To facilitate the conception and design of the system, a State Diagram was created. This includes 4 states with their transitions. The states of the diagram are: OFF, CC (constant current), CV (constant voltage) and STOP (end of charge). The arrows indicating the transitions include the Boolean condition that trigger the change of state in the form of logical expressions.

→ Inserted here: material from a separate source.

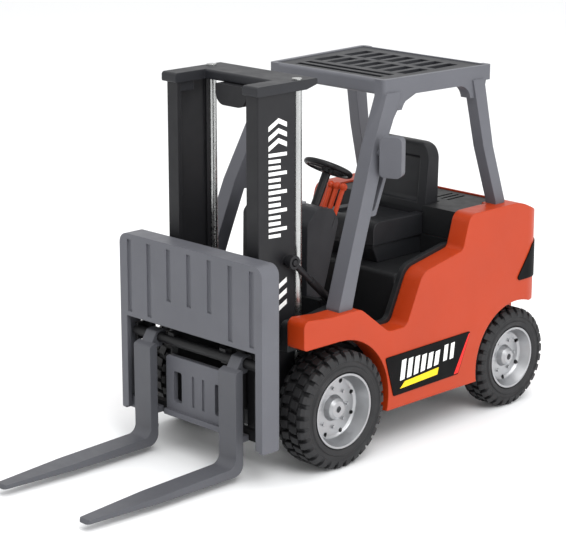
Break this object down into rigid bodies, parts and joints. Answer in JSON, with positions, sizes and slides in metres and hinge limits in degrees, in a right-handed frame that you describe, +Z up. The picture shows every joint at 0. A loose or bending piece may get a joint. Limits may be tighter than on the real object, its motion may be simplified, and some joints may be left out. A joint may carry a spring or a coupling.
{
  "type": "toy forklift truck",
  "caption": "Toy counterbalance forklift with a tilting mast, a lifting carriage with sliding forks, friction drive, cab furniture and an overhead guard.",
  "frame": {"origin": "centre of the overall box at floor level, under the middle of the truck", "axes": "+X to the truck's left, +Y from the forks to the rear, +Z up"},
  "size_m": [0.0991, 0.2549, 0.1606],
  "materials": {
    "orange_body": "satin moulding",
    "guard_grey": "satin grey moulding",
    "mast_black": "satin black moulding",
    "cab_black": "fine satin",
    "carriage_black": "fine satin",
    "dash_grey": "fine satin",
    "seat_black": "fine grain",
    "fork_grey": "satin",
    "tyre": "moulded tread",
    "rim_silver": "bright vacuum plating",
    "lever_orange": "gloss",
    "panel_black": "printed sticker",
    "lamp_red": "clear red",
    "mirror_glass": "bright",
    "steel": "drawn bar",
    "lift_steel": "bright bar",
    "gear_nylon": "natural",
    "gearbox_grey": "plain",
    "button_red": "gloss",
    "cell_steel": "plated can",
    "board_green": "coated board",
    "bulb_clear": "clear",
    "wheel_black": "fine satin"
  },
  "bodies": {
    "chassis": {"body_shell": "orange_body", "tail_lamp_surrounds": "panel_black", "tail_lamp_lenses": "lamp_red", "side_panels": "panel_black", "base_plate": "cab_black", "battery_cover": "cab_black", "button_cells": "cell_steel", "speaker": "gearbox_grey", "circuit_boards": "board_green", "lamp_bulbs": "bulb_clear", "cab_tub": "cab_black", "base_screws": "steel", "dashboard": "dash_grey", "instrument_plate": "gearbox_grey", "control_levers": "lever_orange", "steering_column": "wheel_black", "seat_pedestal": "seat_black", "seat_cushion": "seat_black", "seat_back": "seat_black", "engine_cover": "cab_black", "overhead_guard": "guard_grey", "roof_grille": "dash_grey", "mirror_head": "guard_grey", "mirror_glass": "mirror_glass", "gearbox_half_left": "gearbox_grey", "gearbox_half_right": "gearbox_grey", "mast_pivot_pin": "steel"},
    "front_wheels": {"front_tyre_left": "tyre", "front_tyre_right": "tyre", "front_rim_left": "rim_silver", "front_rim_right": "rim_silver", "front_axle": "steel"},
    "rear_wheels": {"rear_tyre_left": "tyre", "rear_tyre_right": "tyre", "rear_rim_left": "rim_silver", "rear_rim_right": "rim_silver", "rear_axle": "steel", "axle_gear": "gear_nylon"},
    "idler": {"idler_gear": "gear_nylon"},
    "flywheel_shaft": {"flywheel_pinion": "gear_nylon", "flywheel": "steel"},
    "steering": {"steering_wheel": "wheel_black"},
    "sound_push": {"sound_button": "button_red"},
    "switch_knob": {"power_switch": "wheel_black"},
    "mast": {"mast_rail_left": "mast_black", "mast_rail_right": "mast_black", "lift_rods": "lift_steel", "mast_foot_bar": "mast_black", "mast_crosshead": "dash_grey", "pulley_housing": "mast_black"},
    "carriage": {"carriage_frame": "carriage_black", "fork_bar": "carriage_black", "carriage_plate": "guard_grey", "load_guard": "guard_grey"},
    "left_fork": {"fork_left": "fork_grey"},
    "right_fork": {"fork_right": "fork_grey"},
    "left_barrel": {"tilt_barrel_left": "carriage_black"},
    "right_barrel": {"tilt_barrel_right": "carriage_black"},
    "left_rod": {"tilt_rod_left": "mast_black"},
    "right_rod": {"tilt_rod_right": "mast_black"}
  },
  "joints": [
    {"name": "front_wheels_spin", "type": "hinge", "parent": "chassis", "child": "front_wheels", "pos_m": [0, -0.00755, 0.025], "axis": [1, 0, 0], "continuous": true},
    {"name": "rear_wheels_spin", "type": "hinge", "parent": "chassis", "child": "rear_wheels", "pos_m": [0, 0.10495, 0.0225], "axis": [1, 0, 0], "continuous": true},
    {"name": "idler_spin", "type": "hinge", "parent": "chassis", "child": "idler", "pos_m": [0, 0.09985, 0.03133], "axis": [1, 0, 0], "continuous": true},
    {"name": "flywheel_spin", "type": "hinge", "parent": "chassis", "child": "flywheel_shaft", "pos_m": [0, 0.09026, 0.03482], "axis": [1, 0, 0], "continuous": true},
    {"name": "mast_tilt", "type": "hinge", "parent": "chassis", "child": "mast", "pos_m": [0, -0.02455, 0.02], "axis": [-1, 0, 0], "range_deg": [0, 6]},
    {"name": "left_barrel_swing", "type": "hinge", "parent": "chassis", "child": "left_barrel", "pos_m": [0.0307, 0.00845, 0.061], "axis": [-1, 0, 0], "range_deg": [0, 7.3]},
    {"name": "right_barrel_swing", "type": "hinge", "parent": "chassis", "child": "right_barrel", "pos_m": [-0.0307, 0.00845, 0.061], "axis": [-1, 0, 0], "range_deg": [0, 7.3]},
    {"name": "left_rod_slide", "type": "slide", "parent": "left_barrel", "child": "left_rod", "axis": [0, -0.7328, 0.6805], "range_m": [-0.0056, 0]},
    {"name": "right_rod_slide", "type": "slide", "parent": "right_barrel", "child": "right_rod", "axis": [0, -0.7328, 0.6805], "range_m": [-0.0056, 0]},
    {"name": "carriage_lift", "type": "slide", "parent": "mast", "child": "carriage", "axis": [0, 0, 1], "range_m": [0, 0.072]},
    {"name": "left_fork_shift", "type": "slide", "parent": "carriage", "child": "left_fork", "axis": [1, 0, 0], "range_m": [0, 0.0065]},
    {"name": "right_fork_shift", "type": "slide", "parent": "carriage", "child": "right_fork", "axis": [-1, 0, 0], "range_m": [0, 0.0065]},
    {"name": "steering_wheel_turn", "type": "hinge", "parent": "chassis", "child": "steering", "pos_m": [0, 0.03245, 0.1134], "axis": [0, 0.4695, 0.8829], "continuous": true},
    {"name": "sound_button_press", "type": "slide", "parent": "chassis", "child": "sound_push", "axis": [0, 0, -1], "range_m": [0, 0.0015], "stiffness_N_per_m": 300, "springref_m": -0.001},
    {"name": "power_switch_slide", "type": "slide", "parent": "chassis", "child": "switch_knob", "axis": [0, 1, 0], "range_m": [0, 0.003]}
  ],
  "couplings": [
    {"joint": "idler_spin", "follows": "rear_wheels_spin", "ratio": -2.4},
    {"joint": "flywheel_spin", "follows": "rear_wheels_spin", "ratio": 5.76},
    {"joint": "left_barrel_swing", "follows": "mast_tilt", "ratio": 1.195},
    {"joint": "right_barrel_swing", "follows": "mast_tilt", "ratio": 1.195},
    {"joint": "left_rod_slide", "follows": "mast_tilt", "m_per_rad": -0.052},
    {"joint": "right_rod_slide", "follows": "mast_tilt", "m_per_rad": -0.052}
  ]
}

The hardware is mainly composed of an Arduino UNO, a high side current source, a voltage follower, two Digital Analog Converters DAC (MCP4725) and an Analog to Digital Converter ADC (ADS1115). The battery charger algorithm is as follows. The DACs receive from the Arduino UNO the information by I2C of the voltage that they must generate, one ADC is used for the high side current source and the other DAC, for the voltage follower, since the events are exclusive, one ADC works and the other does not, one in the constant current phase and the other in the constant voltage phase. The transfer functions of both circuits were obtained from measurements and regressions of order 4 (as it appears in the main program). In this way, more precise control can be carried out. The current measurement is done using two voltage dividers connected to both sides of the current sensor RS3. Voltage dividers are used because at those points there may be voltages greater than 5V that would destroy the ADC inputs and because ICs used for sensing current are not linear specifically for currents less than 100mA.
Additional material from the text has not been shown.